◆ Task goal ◆
Repeat exactly the lines between and including those that contain "Write part 3" and "seam_shade_colour = (0.006, 0.0065, 0.007, 1)". Output no other line.

◆ Provided data ◆
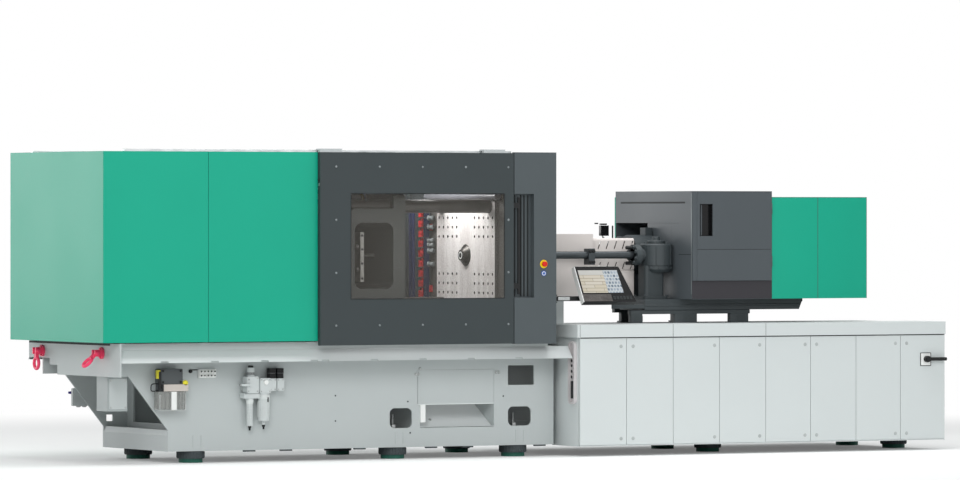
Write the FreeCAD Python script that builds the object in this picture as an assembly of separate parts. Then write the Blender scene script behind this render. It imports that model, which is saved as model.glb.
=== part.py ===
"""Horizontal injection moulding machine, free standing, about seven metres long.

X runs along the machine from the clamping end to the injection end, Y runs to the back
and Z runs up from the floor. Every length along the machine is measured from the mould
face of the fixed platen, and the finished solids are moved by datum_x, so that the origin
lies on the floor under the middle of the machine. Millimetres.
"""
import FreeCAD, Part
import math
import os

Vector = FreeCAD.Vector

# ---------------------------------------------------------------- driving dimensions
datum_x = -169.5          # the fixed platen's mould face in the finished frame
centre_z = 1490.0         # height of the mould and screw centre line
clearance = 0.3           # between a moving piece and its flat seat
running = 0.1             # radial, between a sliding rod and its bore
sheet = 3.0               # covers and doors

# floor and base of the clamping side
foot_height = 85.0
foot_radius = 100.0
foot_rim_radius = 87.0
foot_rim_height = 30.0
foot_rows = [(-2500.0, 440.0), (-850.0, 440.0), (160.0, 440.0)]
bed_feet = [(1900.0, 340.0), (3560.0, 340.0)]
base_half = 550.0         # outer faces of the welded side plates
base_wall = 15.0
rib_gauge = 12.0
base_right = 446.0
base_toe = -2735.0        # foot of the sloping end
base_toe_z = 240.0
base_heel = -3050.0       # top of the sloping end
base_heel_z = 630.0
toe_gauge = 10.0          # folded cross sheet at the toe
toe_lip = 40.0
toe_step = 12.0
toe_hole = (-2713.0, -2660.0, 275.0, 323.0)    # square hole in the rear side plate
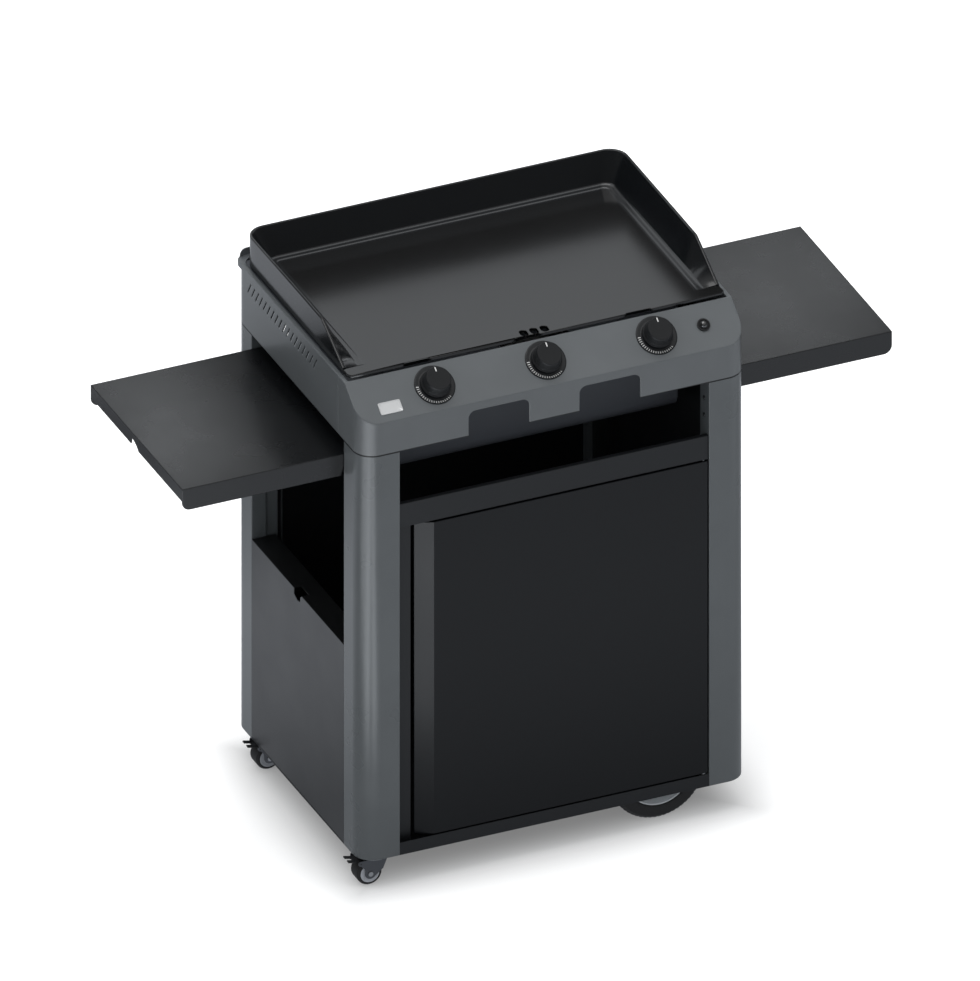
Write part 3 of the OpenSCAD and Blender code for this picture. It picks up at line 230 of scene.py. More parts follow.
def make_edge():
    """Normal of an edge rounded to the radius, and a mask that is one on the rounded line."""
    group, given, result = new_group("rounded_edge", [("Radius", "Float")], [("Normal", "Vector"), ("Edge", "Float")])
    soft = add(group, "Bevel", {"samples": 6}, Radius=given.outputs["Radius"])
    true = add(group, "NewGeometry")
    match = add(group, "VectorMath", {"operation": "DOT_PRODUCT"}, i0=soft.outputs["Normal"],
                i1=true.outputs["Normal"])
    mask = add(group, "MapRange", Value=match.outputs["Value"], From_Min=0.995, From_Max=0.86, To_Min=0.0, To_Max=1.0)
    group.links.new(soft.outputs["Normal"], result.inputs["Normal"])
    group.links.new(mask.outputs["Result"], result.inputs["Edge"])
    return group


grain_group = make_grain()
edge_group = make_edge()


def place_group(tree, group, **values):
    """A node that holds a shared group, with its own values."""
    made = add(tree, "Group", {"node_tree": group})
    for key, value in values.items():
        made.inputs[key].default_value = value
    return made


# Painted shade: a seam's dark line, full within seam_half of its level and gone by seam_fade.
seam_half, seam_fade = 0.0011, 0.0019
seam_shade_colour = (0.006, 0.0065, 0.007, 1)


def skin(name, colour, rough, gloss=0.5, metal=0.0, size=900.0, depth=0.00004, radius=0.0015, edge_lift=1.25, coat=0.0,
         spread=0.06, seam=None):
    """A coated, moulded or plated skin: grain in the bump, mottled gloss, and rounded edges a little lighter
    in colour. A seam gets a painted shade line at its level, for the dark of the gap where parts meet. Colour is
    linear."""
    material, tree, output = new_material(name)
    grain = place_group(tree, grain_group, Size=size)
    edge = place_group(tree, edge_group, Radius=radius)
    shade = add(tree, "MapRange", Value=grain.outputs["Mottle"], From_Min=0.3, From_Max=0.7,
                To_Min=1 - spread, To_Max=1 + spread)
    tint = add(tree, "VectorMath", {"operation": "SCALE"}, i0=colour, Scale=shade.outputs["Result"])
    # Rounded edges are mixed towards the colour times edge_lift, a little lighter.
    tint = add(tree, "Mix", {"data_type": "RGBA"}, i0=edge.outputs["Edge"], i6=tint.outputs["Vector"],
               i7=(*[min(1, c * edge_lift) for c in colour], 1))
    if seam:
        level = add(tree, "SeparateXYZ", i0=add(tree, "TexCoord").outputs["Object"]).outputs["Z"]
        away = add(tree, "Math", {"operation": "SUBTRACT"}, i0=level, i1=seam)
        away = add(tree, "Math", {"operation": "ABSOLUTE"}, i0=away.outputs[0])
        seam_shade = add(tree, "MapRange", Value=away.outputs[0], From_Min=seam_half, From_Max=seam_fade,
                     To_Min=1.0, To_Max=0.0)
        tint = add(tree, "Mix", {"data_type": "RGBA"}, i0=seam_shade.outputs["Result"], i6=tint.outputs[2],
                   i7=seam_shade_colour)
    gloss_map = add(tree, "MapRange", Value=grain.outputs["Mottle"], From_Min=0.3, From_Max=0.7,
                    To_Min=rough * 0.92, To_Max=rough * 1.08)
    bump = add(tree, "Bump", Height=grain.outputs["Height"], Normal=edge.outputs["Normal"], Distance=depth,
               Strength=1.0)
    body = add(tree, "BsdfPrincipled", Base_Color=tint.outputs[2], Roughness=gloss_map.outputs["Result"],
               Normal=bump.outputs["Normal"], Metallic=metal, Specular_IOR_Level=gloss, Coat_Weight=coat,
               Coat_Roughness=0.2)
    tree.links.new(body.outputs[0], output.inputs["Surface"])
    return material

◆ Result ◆
Write part 3 of the OpenSCAD and Blender code for this picture. It picks up at line 230 of scene.py. More parts follow.
def make_edge():
    """Normal of an edge rounded to the radius, and a mask that is one on the rounded line."""
    group, given, result = new_group("rounded_edge", [("Radius", "Float")], [("Normal", "Vector"), ("Edge", "Float")])
    soft = add(group, "Bevel", {"samples": 6}, Radius=given.outputs["Radius"])
    true = add(group, "NewGeometry")
    match = add(group, "VectorMath", {"operation": "DOT_PRODUCT"}, i0=soft.outputs["Normal"],
                i1=true.outputs["Normal"])
    mask = add(group, "MapRange", Value=match.outputs["Value"], From_Min=0.995, From_Max=0.86, To_Min=0.0, To_Max=1.0)
    group.links.new(soft.outputs["Normal"], result.inputs["Normal"])
    group.links.new(mask.outputs["Result"], result.inputs["Edge"])
    return group


grain_group = make_grain()
edge_group = make_edge()


def place_group(tree, group, **values):
    """A node that holds a shared group, with its own values."""
    made = add(tree, "Group", {"node_tree": group})
    for key, value in values.items():
        made.inputs[key].default_value = value
    return made


# Painted shade: a seam's dark line, full within seam_half of its level and gone by seam_fade.
seam_half, seam_fade = 0.0011, 0.0019
seam_shade_colour = (0.006, 0.0065, 0.007, 1)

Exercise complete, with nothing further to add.